Reëel pensioen
Reëel pensioencontract,
In een reëel contract staan de pensioenuitkering niet vast. Het pensioen beweegt binnen bepaalde grenzen mee met de levensverwachting en met de resultaten. Garanties zijn niet aan de orde: het pensioen is een reële afspiegeling van de financiële werkelijkheid. Uitgangspunt is wel dat de koopkracht behouden blijft.

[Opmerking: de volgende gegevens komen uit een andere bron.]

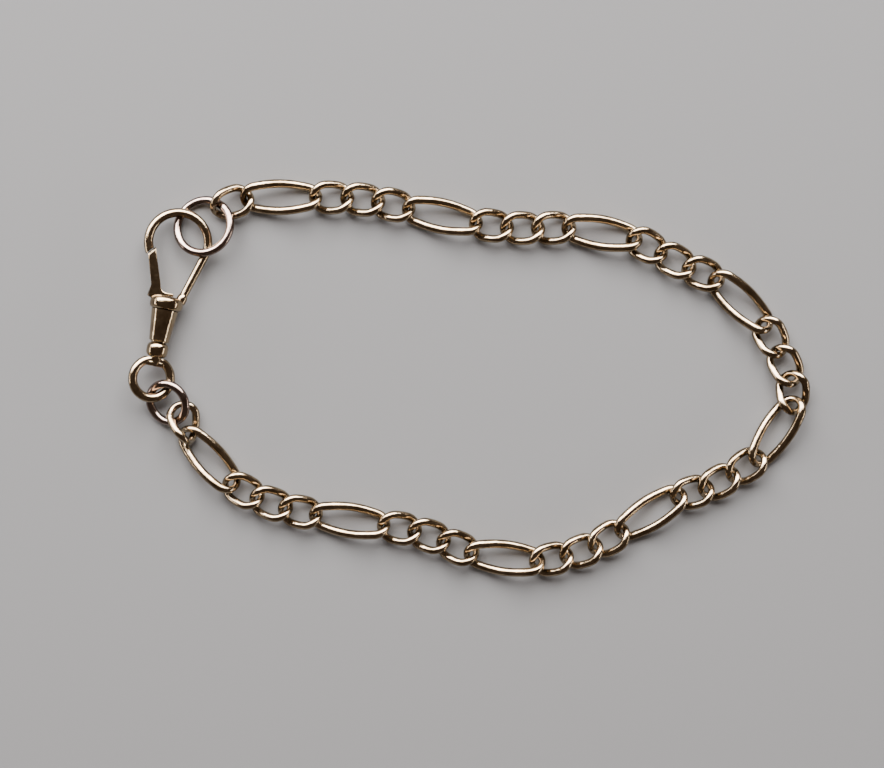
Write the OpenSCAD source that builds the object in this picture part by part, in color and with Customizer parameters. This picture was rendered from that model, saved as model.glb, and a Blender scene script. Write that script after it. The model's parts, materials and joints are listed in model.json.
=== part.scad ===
// Link bracelet of gold wire, laid flat as a closed loop. One long oval link follows every
// three short ones. Each link is turned out of its own plane at both ends, so that the
// chain lies flat. A swivel clip fastens the loop through two jump rings.
// Millimetres, +Z up. The origin is under the middle of the loop, on the surface it lies on.

/* [Link wire] */
// Thickness of the wire along the sides of a short link
wire_d = 1; // [0.85:0.05:1.1]
// Thickness of the wire along the sides of a long link
long_wire_d = 1.1; // [1:0.02:1.2]
// Thickness of the wire at the ends of a link, where it is worn
worn_d = 0.83; // [0.71:0.02:0.95]
// Play between two links in a straight stretch
link_gap = 0.07; // [0.06:0.01:0.1]
// Further play between two links for each degree that the chain bends there
bend_play = 0.02; // [0.01:0.001:0.024]
// Turn of each end of a link out of the plane of its middle, in degrees
end_turn = 45; // [42:1:48]
// Flat faces round the wire of a link
wire_sides = 6; // [5:1:8]
// Stations along the wire of a link
link_sides = 16; // [12:4:16]

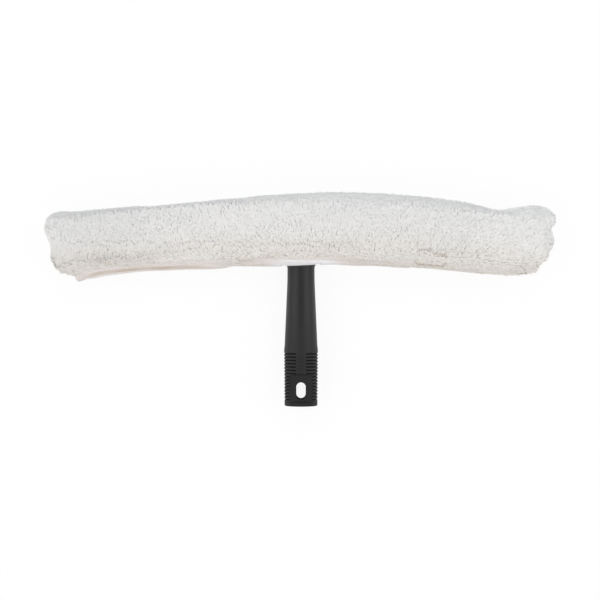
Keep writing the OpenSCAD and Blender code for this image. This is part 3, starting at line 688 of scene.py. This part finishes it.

De pensioenpremies zijn de constante factor in dit stelsel. Door de daling van de beurskoersen, de lage rente- en de stijgende levensverwachting. Kunnen Deelnemers een gedeelte van hun koopkracht verliezen. Zekerheid is duur bij de huidige lage rente; en een slechte bescherming tegen het inflatierisico.
Een goed pensioen is een reëel pensioen, wat ook een risicodragend pensioen is. Zonder risico zijn de beleggingsrendementen te laag om een degelijk pensioen te kunnen bieden. Jongeren kunnen dit risico goed dragen omdat zij nog een heel werkzaam leven voor zich hebben. Maar ook voor ouderen is een zekere mate van risico aantrekkelijk om zo een beter pensioenresultaat te bereiken.
Een betere verdeling van risico en opbrengsten tussen generaties rekening houdend met aanpassingen aan de inflatie. Voor een reëel pensioen is daarom een dekkingsgraad van
ten minste 145% nodig, of deelnemers moeten accepteren dat de hoogte van hun pensioen niet langer 100% gegarandeerd is.
Immers, wordt risicovoller belegd, dat levert gemiddeld een hoger rendement. Maar deelnemers lopen ook het risico dat het uiteindelijk slechter uitpakt. Om een met de inflatie meestijgend (geïndexeerd) pensioen te bieden is het noodzakelijk dat pensioenfondsen risico’s op de kapitaalmarkten blijven nemen. Maar deze risico’s moeten beter worden gespreid tussen de generaties. Jongeren kunnen meer risico lopen, maar dienen daarvoor beter te worden gecompenseerd bij gunstige opbrengsten.